Stenhouse hangs on, Earnhardt crashes out
daytona beach, fla. — Ricky Stenhouse Jr. raced to his second victory of the season — and second on a restrictor-plate track — Saturday night at Daytona International Speedway.
Stenhouse picked up his first career NASCAR Cup Series win in May at Talladega. Just like last time, girlfriend Danica Patrick was there to greet him in Victory Lane — she had wrecked out shortly before and was the first person at his car window when he pulled in to celebrate.
“It validates what we did in Talladega,” Stenhouse said.
He earned this one for Roush Fenway Racing in a two-lap overtime sprint when leader David Ragan tried to block the field and lost momentum. Stenhouse squirted by and held on for the victory. He did it in a new car, too, because he wasn’t giving back the Ford he drove at Talladega to his first career Cup victory.
“I kept my Talladega car and told them to build a new one,” he said. “I have been coming here since 2008. I actually came in 2006 one time with Bobby Hamilton Jr., and it is cool to put it in Victory Lane and get our second win this year.”
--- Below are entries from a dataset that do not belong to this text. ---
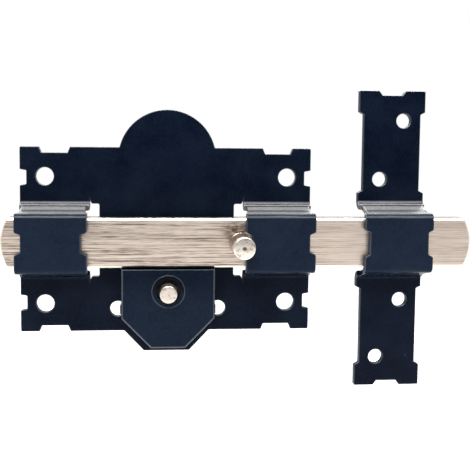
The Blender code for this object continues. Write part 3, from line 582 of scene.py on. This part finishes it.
def finished(piece, edge=0.0, edge_slot=0, segments=4):
    """Breaks the sharp edges, bakes every modifier into the mesh and smooths it."""
    if edge:
        bevel = piece.modifiers.new("edge_break", "BEVEL")
        bevel.width = edge
        bevel.segments = segments
        bevel.limit_method = "ANGLE"
        bevel.angle_limit = SHARP
        bevel.use_clamp_overlap = False
        bevel.material = edge_slot
        weighted = piece.modifiers.new("flat_faces", "WEIGHTED_NORMAL")
        weighted.weight = 100
    helpers = [m.object for m in piece.modifiers if m.type == "BOOLEAN"]
    piece.data.shade_smooth()
    if not edge:
        piece.data.set_sharp_from_angle(angle=SHARP)
    bpy.context.view_layer.update()
    graph = bpy.context.evaluated_depsgraph_get()
    whole = piece.evaluated_get(graph)
    mesh = bpy.data.meshes.new_from_object(whole, preserve_all_data_layers=True, depsgraph=graph)
    piece.modifiers.clear()
    old = piece.data
    piece.data = mesh
    mesh.name = piece.name
    bpy.data.meshes.remove(old)
    for helper in helpers:
        bpy.data.objects.remove(helper)
    return piece


def stands_for(piece, body, slot, *nodes):
    """The piece rides on that body, in place of those CAD nodes. Its slot is not used."""
    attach(piece, body)
    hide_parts(*nodes)


# ---- bridges ----
def bridge_path(foot_clear):
    """The middle of a bridge's sheet from its centre to the end of one foot, as (z, out)."""
    middle = SHEET / 2
    slope = math.atan2(BRIDGE_OUTER - SHEET, foot_clear - BRIDGE_FRONT_CLEAR)
    inset = middle * math.tan(slope / 2)
    foot_z = BOLT_HALF + foot_clear - inset
    front_z = BOLT_HALF + BRIDGE_FRONT_CLEAR - inset
    end_z = foot_z + FOOT_BEND_RADIUS * math.tan(slope / 2) + FOOT_FLAT
    front = BRIDGE_OUTER - middle
    bends = [(front_z, front, BEND_RADIUS), (foot_z, middle, FOOT_BEND_RADIUS)]
    return softened([(0, front, 0), *bends, (end_z, middle, 0)], BEND_STEPS)


def along(path):
    """The length of the path up to each of its points."""
    total = [0.0]
    for before, after in zip(path, path[1:]):
        total.append(total[-1] + math.dist(before, after))
    return total


def value_at(steps, place):
    """The value at a place between steps of (place, value)."""
    for (low, first), (high, last) in zip(steps, steps[1:]):
        if place <= high and high - low > SAME / 100:
            return first + (last - first) * max(0.0, place - low) / (high - low)
    return steps[-1][1]


def point_at(path, lengths, place):
    """The path's point at that length, and the direction out of its front."""
    i = max(k for k in range(len(path) - 1) if lengths[k] <= place + SAME)
    share = min(1.0, (place - lengths[i]) / (lengths[i + 1] - lengths[i]))
    here = Vector(path[i]).lerp(Vector(path[i + 1]), share)
    step = Vector(path[i + 1]) - Vector(path[i])
    if share * step.length < SAME and i > 0:
        step = step.normalized() + (Vector(path[i]) - Vector(path[i - 1])).normalized()
    step.normalize()
    return here, Vector((-step.y, step.x))


def strip(path, widths, centre_x):
    """A bent sheet along the path and its mirror image below it. Widths are steps of (length from the middle,
    half width). Its two ends are left open."""
    lengths = along(path)
    places = sorted({round(p, 9) for p in lengths + [w for w, _ in widths]})
    places = [p for p, q in zip(places, places[1:] + [1.0]) if q - p > SAME]
    bm = bmesh.new()
    rings = []
    for sign, stops in ((-1, reversed(places[1:])), (1, places)):
        for place in stops:
            here, outward = point_at(path, lengths, place)
            half = value_at(widths, place)
            inner, outer = here - outward * SHEET / 2, here + outward * SHEET / 2
            corners = [(-half, inner), (half, inner), (half, outer), (-half, outer)]
            rings.append([bm.verts.new((centre_x + x, -p.y, sign * p.x)) for x, p in corners])
    for first, last in zip(rings, rings[1:]):
        for k in range(4):
            bm.faces.new([first[k], first[(k + 1) % 4], last[(k + 1) % 4], last[k]])
    return bm, rings[0], rings[-1]


def notch(notch_half, narrow, half):
    """The corners of a bridge's width at the notches in the sides of its front."""
    return [(0, narrow, 0), (notch_half, narrow, CORNER), (notch_half + NOTCH_SLOPE, half, CORNER)]


def wall_waist(path, half, waist):
    """The corners of a bridge's width where its walls narrow between the two bends."""
    lengths = along(path)
    start, end = lengths[1 + BEND_STEPS], lengths[2 + BEND_STEPS]
    soft = WAIST_STEP / 2
    return [
        (start + WAIST_STEP, half, soft),
        (start + 2 * WAIST_STEP, waist, soft),
        (end - 2 * WAIST_STEP, waist, soft),
        (end - WAIST_STEP, half, soft),
    ]


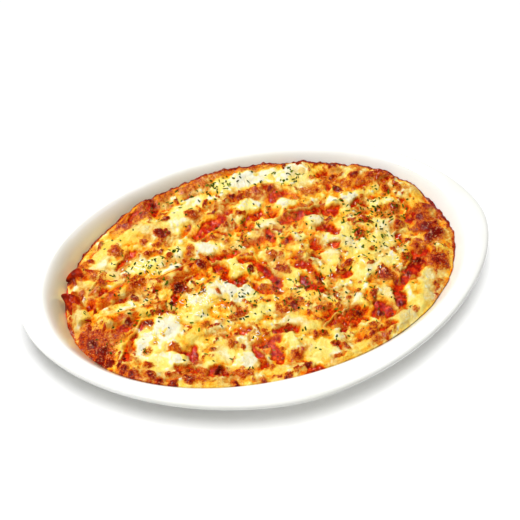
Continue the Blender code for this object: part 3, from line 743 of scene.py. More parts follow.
@dataclass(frozen=True)
class MeltedCheese(Finish):
    """Mozzarella melted and grilled.

    It looks oily and cream where it lies thick, drier and whiter where it is thickest, gold where
    it thins over the sauce, and brown on its blisters, with pale beads of fat and painted glints on the
    brown.
    """

    name: str = "mozzarella, melted and browned"
    values: tuple = (
        ("IOR", 1.45), ("Specular IOR Level", 0.0), ("Coat Roughness", 0.05),
        ("Subsurface Weight", 0.10), ("Subsurface Scale", 0.7 * MM),
        ("Subsurface Radius", (1.0, 0.55, 0.25)),
    )
    oily: tuple = (
        (0.0, "#840E00"), (0.08, "#B02200"), (0.17, "#D63E00"), (0.28, "#EA6E00"), (0.40, "#F29410"),
        (0.53, "#F7B52E"), (0.66, "#F9D050"), (0.82, "#FAE67C"), (1.0, "#F8EEB6"),
    )
    dry: tuple = (
        (0.0, "#8A1000"), (0.08, "#AE2600"), (0.17, "#C84400"), (0.28, "#C8701A"), (0.40, "#D29234"),
        (0.53, "#E4B352"), (0.66, "#EBCD74"), (0.82, "#F1E5B2"), (1.0, "#F3EFD8"),
    )
    browned: tuple = (
        (0.0, "#EFAC34"), (0.2, "#DE8C24"), (0.4, "#CA5E08"), (0.6, "#B43000"), (0.8, "#8E1000"),
        (1.0, "#5A0200"),
    )
    burnt: str = "#6A0300"
    # Pale tan of fat beads, which also stands in as painted glints on the brown crust.
    bead_glint: str = "#F2B470"
    fleck_mm: float = 0.9
    dry_patch_mm: float = 12.0
    bead_glint_mm: float = 1.2
    bead_glint_cluster_mm: float = 7.0
    pore_mm: float = 0.7
    fat_film_mm: float = 2.0

    def material(self) -> bpy.types.Material:
        """Make the cheese, coloured by how thick and how toasted it is."""
        material, tree, shader, place = self.start()
        told = {name: add_node(tree, "Attribute", {"attribute_name": name}).outputs["Fac"]
                for name in ("cover", "toast", "burnt")}
        flecks = add_node(tree, "TexNoise", inputs={
            "Vector": place, "Scale": grain_scale(self.fleck_mm), "Detail": 3.0})
        shift = add_node(tree, "MapRange", inputs={
            "Value": flecks.outputs["Fac"], "From Min": 0.3, "From Max": 0.7,
            "To Min": -0.11, "To Max": 0.11}).outputs["Result"]
        # In the browned crust the fine flecks grow up to three times stronger: grainy crust, and in the
        # lighter flecks painted glints.
        crisp_and_glinting = add_node(tree, "MapRange", inputs={
            "Value": told["toast"], "From Min": 0.1, "From Max": 0.6, "To Min": 1.0, "To Max": 3.0})
        toast = add_node(tree, "Math", {"operation": "MULTIPLY_ADD"}, {
            0: shift, 1: crisp_and_glinting.outputs["Result"], 2: told["toast"]}).outputs[0]
        brown = add_node(tree, "ValToRGB", inputs={"Fac": toast}, stops=self.browned)
        share = add_node(tree, "MapRange", {"interpolation_type": "SMOOTHSTEP"}, {
            "Value": toast, "From Min": 0.10, "From Max": 0.40}).outputs["Result"]
        mixed = add_node(tree, "Mix", {"data_type": "RGBA"}, {
            0: share, 6: self.unbrowned(tree, place, told["cover"], shift), 7: brown.outputs["Color"]})
        black = add_node(tree, "Mix", {"data_type": "RGBA"}, {
            0: told["burnt"], 6: mixed.outputs[2], 7: linear(self.burnt)})
        # Pale beads on the browned cheese: fat, and painted glints.
        glinted = add_node(tree, "Mix", {"data_type": "RGBA"}, {
            0: self.beads_and_glints(tree, place, share), 6: black.outputs[2], 7: linear(self.bead_glint)})
        tree.links.new(glinted.outputs[2], shader.inputs["Base Color"])
        dull = add_node(tree, "MapRange", inputs={
            "Value": toast, "From Min": 0.0, "From Max": 0.8, "To Min": 0.30, "To Max": 0.50})
        tree.links.new(dull.outputs["Result"], shader.inputs["Roughness"])
        sweat = add_node(tree, "MapRange", inputs={
            "Value": told["toast"], "From Min": 0.1, "From Max": 0.55, "To Min": 0.25, "To Max": 0.42})
        tree.links.new(sweat.outputs["Result"], shader.inputs["Coat Weight"])
        self.surface(tree, shader, place)
        return material

    def unbrowned(self, tree: bpy.types.NodeTree, place: bpy.types.NodeSocket,
                  cover: bpy.types.NodeSocket, shift: bpy.types.NodeSocket) -> bpy.types.NodeSocket:
        """Colour the cheese that hasn't browned.

        Args:
            tree: The node tree.
            place: Object coordinates.
            cover: How thick the cheese lies.
            shift: Fine flecks, which show less where it is thick.

        Returns:
            The colour's socket.
        """
        calm = add_node(tree, "MapRange", inputs={
            "Value": cover, "From Min": 0.55, "From Max": 0.85, "To Min": 1.0, "To Max": 0.35})
        flecked = add_node(tree, "Math", {"operation": "MULTIPLY_ADD"}, {
            0: shift, 1: calm.outputs["Result"], 2: cover})
        colours = [add_node(tree, "ValToRGB", inputs={"Fac": flecked.outputs[0]}, stops=stops)
                   for stops in (self.oily, self.dry)]
        patches = add_node(tree, "TexNoise", inputs={
            "Vector": place, "Scale": grain_scale(self.dry_patch_mm), "Detail": 3.0})
        runny = add_node(tree, "MapRange", inputs={
            "Value": cover, "From Min": 0.62, "From Max": 0.76, "To Min": 0.0, "To Max": -0.05})
        stiff = add_node(tree, "MapRange", inputs={
            "Value": cover, "From Min": 0.83, "From Max": 0.95, "To Min": 0.0, "To Max": 0.22})
        firm = add_node(tree, "Math", {"operation": "ADD"}, {
            0: runny.outputs["Result"], 1: stiff.outputs["Result"]})
        dried = add_node(tree, "Math", {"operation": "ADD"}, {
            0: patches.outputs["Fac"], 1: firm.outputs[0]})
        dryness = add_node(tree, "MapRange", {"interpolation_type": "SMOOTHSTEP"}, {
            "Value": dried.outputs[0], "From Min": 0.44, "From Max": 0.60})
        return add_node(tree, "Mix", {"data_type": "RGBA"}, {
            0: dryness.outputs["Result"], 6: colours[0].outputs["Color"],
            7: colours[1].outputs["Color"]}).outputs[2]

    def beads_and_glints(self, tree: bpy.types.NodeTree, place: bpy.types.NodeSocket,
              browned: bpy.types.NodeSocket) -> bpy.types.NodeSocket:
        """Strew pale beads of fat, in clusters, where the cheese has browned; their pale specks are partly
        painted glints.

        Args:
            tree: The node tree.
            place: Object coordinates.
            browned: How far it has browned.

        Returns:
            The socket of how much of a bead and its painted glint shows.
        """
        glint_drops = add_node(tree, "TexNoise", inputs={
            "Vector": place, "Scale": grain_scale(self.bead_glint_mm), "Detail": 1.5})
        glint_drop = add_node(tree, "MapRange", {"interpolation_type": "SMOOTHSTEP"}, {
            "Value": glint_drops.outputs["Fac"], "From Min": 0.56, "From Max": 0.72, "To Max": 0.75})
        spread = add_node(tree, "TexNoise", inputs={
            "Vector": place, "Scale": grain_scale(self.bead_glint_cluster_mm), "Detail": 1.0})
        cluster = add_node(tree, "MapRange", inputs={
            "Value": spread.outputs["Fac"], "From Min": 0.40, "From Max": 0.60,
            "To Min": 0.15, "To Max": 0.9})
        clustered = add_node(tree, "Math", {"operation": "MULTIPLY"}, {
            0: glint_drop.outputs["Result"], 1: cluster.outputs["Result"]})
        return add_node(tree, "Math", {"operation": "MULTIPLY"}, {
            0: clustered.outputs[0], 1: browned}).outputs[0]

    def surface(self, tree: bpy.types.NodeTree, shader: bpy.types.Node,
                place: bpy.types.NodeSocket) -> None:
        """Pit the cheese with pores, under a film of fat whose own ripples are wider."""
        for size, detail, strength, depth, target in (
                (self.pore_mm, 3.0, 1.0, 1.0, "Normal"), (self.fat_film_mm, 1.5, 0.9, 1.3, "Coat Normal")):
            noise = add_node(tree, "TexNoise", inputs={
                "Vector": place, "Scale": grain_scale(size), "Detail": detail})
            bump = add_node(tree, "Bump", inputs={
                "Height": noise.outputs["Fac"], "Strength": strength, "Distance": depth * MM})
            tree.links.new(bump.outputs["Normal"], shader.inputs[target])


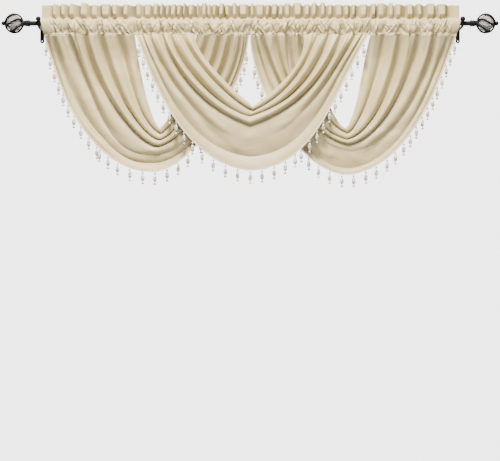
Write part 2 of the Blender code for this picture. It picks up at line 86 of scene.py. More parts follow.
def faux_silk():
    """Woven satin-faced polyester: soft highlights, faint slubs along the weft, a low sheen."""
    surface, tree, shader = new_material("faux_silk")
    uv = add_node(tree, "ShaderNodeUVMap", uv_map="cloth")
    slub_space = add_node(tree, "ShaderNodeMapping", {"Vector": uv.outputs["UV"]})
    slub_space.inputs["Scale"].default_value = (1.0 / SLUB_LENGTH, 1.0 / (THREAD_PITCH * 2.0), 1.0)
    slubs = add_node(tree, "ShaderNodeTexNoise", {"Vector": slub_space.outputs["Vector"]},
                     Scale=1.0, Detail=2.0)
    cloud = add_node(tree, "ShaderNodeTexNoise", {"Vector": uv.outputs["UV"]}, Scale=9.0, Detail=3.0)
    tone = add_node(tree, "ShaderNodeMath", {0: slubs.outputs["Fac"], 1: cloud.outputs["Fac"]},
                    operation="ADD")
    ramp = add_node(tree, "ShaderNodeMapRange", {"Value": tone.outputs[0]}, From_Min=0.6, From_Max=1.4)
    colour = add_node(tree, "ShaderNodeMix", {"Factor": ramp.outputs["Result"]}, data_type="RGBA")
    colour.inputs[6].default_value = linear(CHAMPAGNE_DEEP)
    colour.inputs[7].default_value = linear(CHAMPAGNE)
    tree.links.new(colour.outputs[2], shader.inputs["Base Color"])
    thread_space = add_node(tree, "ShaderNodeMapping", {"Vector": uv.outputs["UV"]})
    thread_space.inputs["Scale"].default_value = (1.0 / THREAD_PITCH, 1.0 / THREAD_PITCH, 1.0)
    warp = add_node(tree, "ShaderNodeTexWave", {"Vector": thread_space.outputs["Vector"]},
                    Scale=0.5, Distortion=0.6, bands_direction="X")
    weft = add_node(tree, "ShaderNodeTexWave", {"Vector": thread_space.outputs["Vector"]},
                    Scale=0.5, Distortion=0.6, bands_direction="Y")
    weave = add_node(tree, "ShaderNodeMath", {0: warp.outputs["Fac"], 1: weft.outputs["Fac"]},
                     operation="MULTIPLY")
    relief = add_node(tree, "ShaderNodeMath", {0: slubs.outputs["Fac"], 1: weave.outputs[0]}, operation="ADD")
    bump = add_node(tree, "ShaderNodeBump", {"Height": relief.outputs[0]}, Strength=0.25, Distance=0.0004)
    tree.links.new(bump.outputs["Normal"], shader.inputs["Normal"])
    rough = add_node(tree, "ShaderNodeMapRange", {"Value": cloud.outputs["Fac"]}, To_Min=0.40, To_Max=0.52)
    tree.links.new(rough.outputs["Result"], shader.inputs["Roughness"])
    shader.inputs["Specular IOR Level"].default_value = 0.45
    shader.inputs["Sheen Weight"].default_value = 0.06
    shader.inputs["Sheen Roughness"].default_value = 0.45
    shader.inputs["Sheen Tint"].default_value = linear("#F3EAD6")
    return surface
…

The race was billed as Dale Earnhardt Jr.’s Cup Series finale at Daytona, and he was the pole-sitter and a clear favorite. He had one of the fastest cars in the field and spent much of the first two stages up front.
But NASCAR’s most popular driver scraped the wall early in the 400-mile race and then got knocked out with 54 laps remaining when Kevin Harvick spun and crashed in front of him. It was a disappointing and frustrating finish after a full week of hype.
“I just didn’t expect all that attention all week,” he said. “My phone buzzing all day long with social media going crazy, everybody talking about this being my last Daytona race. I hope every weekend isn’t like this as far as that goes. The attention and the reaction from the fans makes me feel great. Hopefully, we are able to turn that around and back on them for the rest of the season and thank them for all they had done.”
Clint Bowyer was second for the second consecutive week.
“This bridesmaid thing sucks,” Bowyer said. “But second is better than third.”
Paul Menard was third, followed by Michael McDowell, Ryan Newman and Ragan.
Brendan Gaughan, A.J. Allmendinger, Erik Jones and Chris Buescher rounded out a bizarre top 10. Many of the top contenders were knocked out in crashes, including Patrick, who was seen kicking her car in frustration when she wrecked. She also was out of the race and in street clothes when Stenhouse won at Talladega.
The race had hit full intensity in the final 10 laps with series points leader Kyle Larson slicing his way back into contention. He was chasing Ty Dillon for the lead with seven laps remaining when he moved up a lane to block Stenhouse.
There wasn’t enough room for Larson’s car in front of Stenhouse, and the contact turned Larson toward the wall and lifted his car off the track. It triggered an eightcar crash that collected Daytona 500 winner Kurt Busch and whittled down the field to just a handful of contenders.
NASCAR red-flagged the race to clean the damage and went back to yellow after a stoppage of nearly nine minutes.
Dillon was out front as the leader, followed by Ragan, Allmendinger and Stenhouse, who despite driving under Larson’s airborne car, seemed to come out unscathed and restarted fourth.
Ragan got a good push from Allmendinger on the restart, but a spin by Denny Hamlin and Erik Jones brought out the caution to send the race into overtime. That’s when Stenhouse got his chance.
XFINITY SERIES: William Byron got his second win of the season, and this time he got to do it in front of his bosses.
Byron won his second straight race by leading a one-two finish at Daytona for JR Motorsports. He raced to his first career Xfinity victory last weekend at Iowa, but team owners Earnhardt and Rick Hendrick weren’t at the track to see him.
This time, Hendrick was the first person to the window of his car in Victory Lane. The 19-yearold became the youngest series winner at Daytona.